Au nom de plus de huit cents universitaires, membres d’Academia for Equality, nous lançons l’alerte dans l’urgence contre la décision de l’administration de l’Université hébraïque de suspendre le professeur Nadera Shalhoub-Kevorkian de ses fonctions d’enseignante en raison de ses déclarations sur la guerre actuelle.
Au nom de plus de huit cents universitaires, membres d’Academia for Equality, nous lançons l’alerte dans l’urgence contre la décision de l’administration de l’Université hébraïque de suspendre le professeur Nadera Shalhoub-Kevorkian de ses fonctions d’enseignante en raison de ses déclarations sur la guerre actuelle. Outre la violence extrême exercée par l’armée israélienne sur la population civile de la bande de Gaza, d’autres branches de l’État tentent de détruire la société civile critique en Israël et de réduire au silence les voix des intellectuels opposés à la guerre et à d’autres politiques israéliennes, en particulier celles de citoyens palestiniens de l’État.
La législation israélienne et les règlements des universités prévoient des mesures qui permettent de poursuivre les partisans du terrorisme et du racisme et de prendre des mesures disciplinaires à leur encontre. Mais la loi et les règlements n’ont pas été utilisés dans les innombrables cas où des universitaires et des étudiants juifs ont incité au génocide dans la bande de Gaza et à la violence contre les membres de la communauté universitaire. En revanche, sous la pression d’organisations fascistes proches du gouvernement et de ministres de haut rang, de nombreuses procédures ont été engagées depuis le début de la guerre contre des étudiants et des universitaires, palestiniens et juifs, qui ont exprimé leur solidarité avec le peuple palestinien et leur opposition aux atrocités commises dans la bande de Gaza. De même, les mesures prises à l’encontre du professeur Shalhoub-Kevorkian sont en contradiction avec le règlement de l’université, qui n’autorise pas le président ou le recteur à suspendre un enseignant en raison de ses propos, et avec la loi, qui n’interdit pas l’expression de tels points de vue.

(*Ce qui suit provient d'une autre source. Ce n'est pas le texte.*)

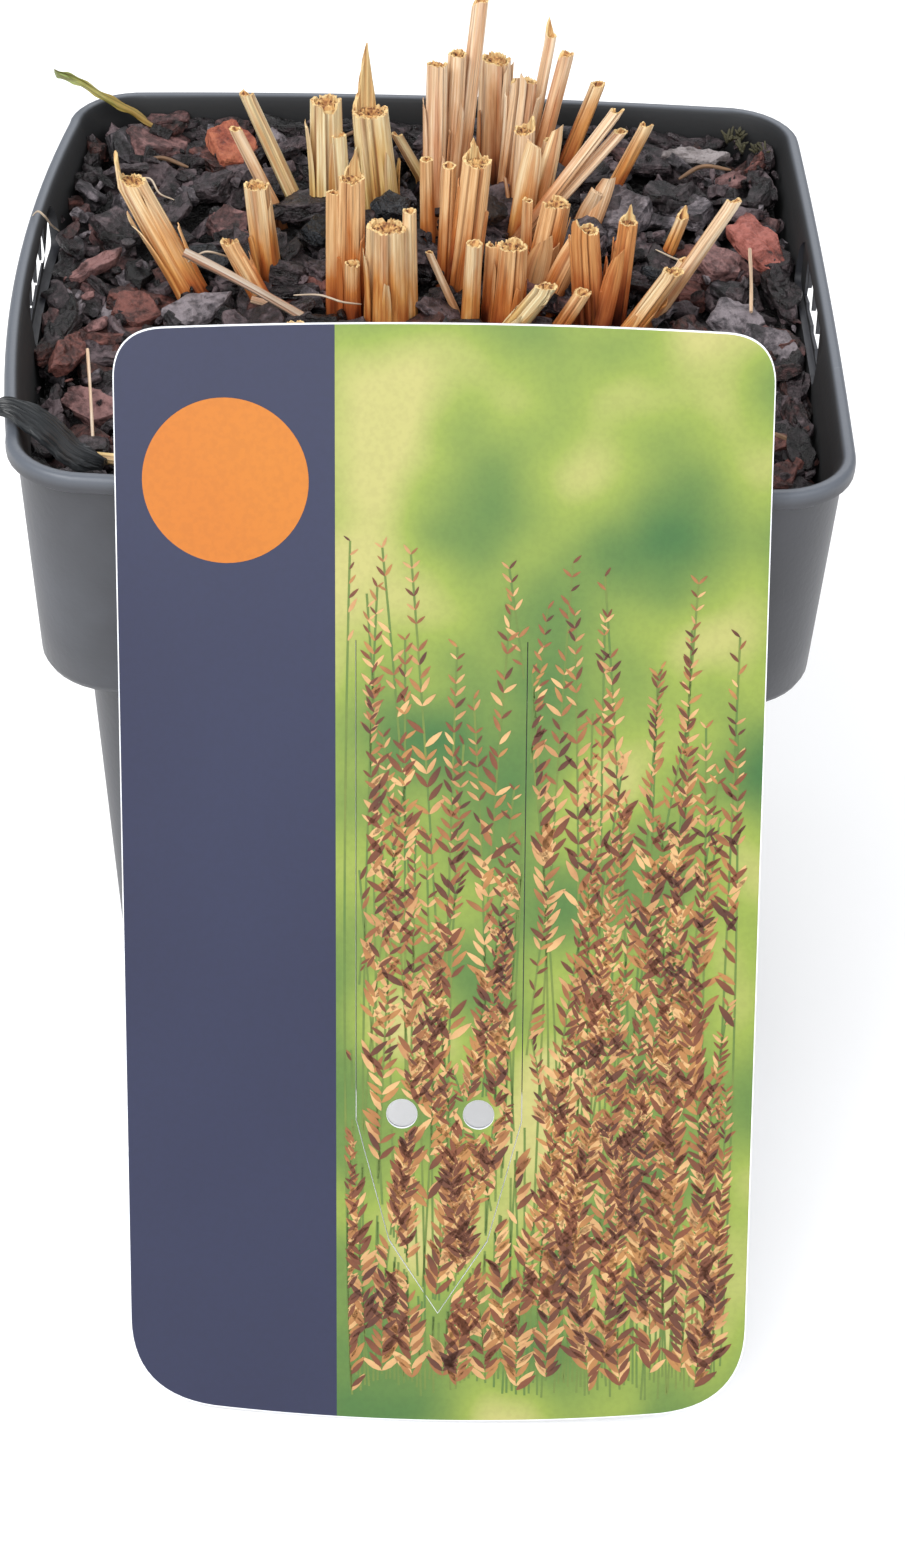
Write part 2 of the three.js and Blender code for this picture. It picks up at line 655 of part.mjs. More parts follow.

Nous avons écouté attentivement les remarques du professeur Shalhoub-Kevorkian, y compris l’interview en podcast sur laquelle sont basés les raisons officielles de sa suspension. Bien que nous ne soyons pas nécessairement d’accord avec toutes les opinions exprimées, les allégations de l’université à son encontre ne sont pas fondées ; elles semblent n’être que de simples répétitions paresseuses des plaintes déposées par des organisations fascistes contre l’université et des membres de la Knesset, telles qu’elles ont été rapportées dans les médias. Les remarques du professeur Shalhoub-Kevorkian ne constituent pas une incitation à la haine, une menace, un soutien au terrorisme ou au racisme, ou un déni du massacre du 7 octobre. Elles représentent plutôt un point de vue critique sur les actions d’Israël pendant la guerre actuelle. En tant que telle, l’attaque contre la professeure Shalhoub-Kevorkian représente un phénomène global : les administrations des établissements d’enseignement supérieur israéliens sont devenues des pions entre les mains du gouvernement d’extrême droite, cherchant à intimider la minorité palestinienne de l’État et à faire taire toute critique – y compris les critiques qui seraient conformes à la vision binationale des fondateurs de l’Université hébraïque, Judah Magnes et Martin Buber.
Nous souhaitons donc mettre en garde l’ensemble de la communauté universitaire : si nous tolérons le préjudice subi par la professeure Shalhoub-Kevorkian, aucun d’entre nous ne sera à l’abri. La liberté d’expression et de recherche est la quintessence de la vie académique, et sans elle, les universités perdent leur raison d’être. Si l’administration de l’Université hébraïque ne revient pas sur sa décision indéfendable, les vannes risquent de s’ouvrir sur un déluge d’actes de répression qui n’épargnera pas ceux qui estiment que leur acquiescement à l’effort de guerre les absoudra du « péché » d’avoir protesté contre le gouvernement avant la guerre. Ceci est un signe avant-coureur clair de ce qui nous attend.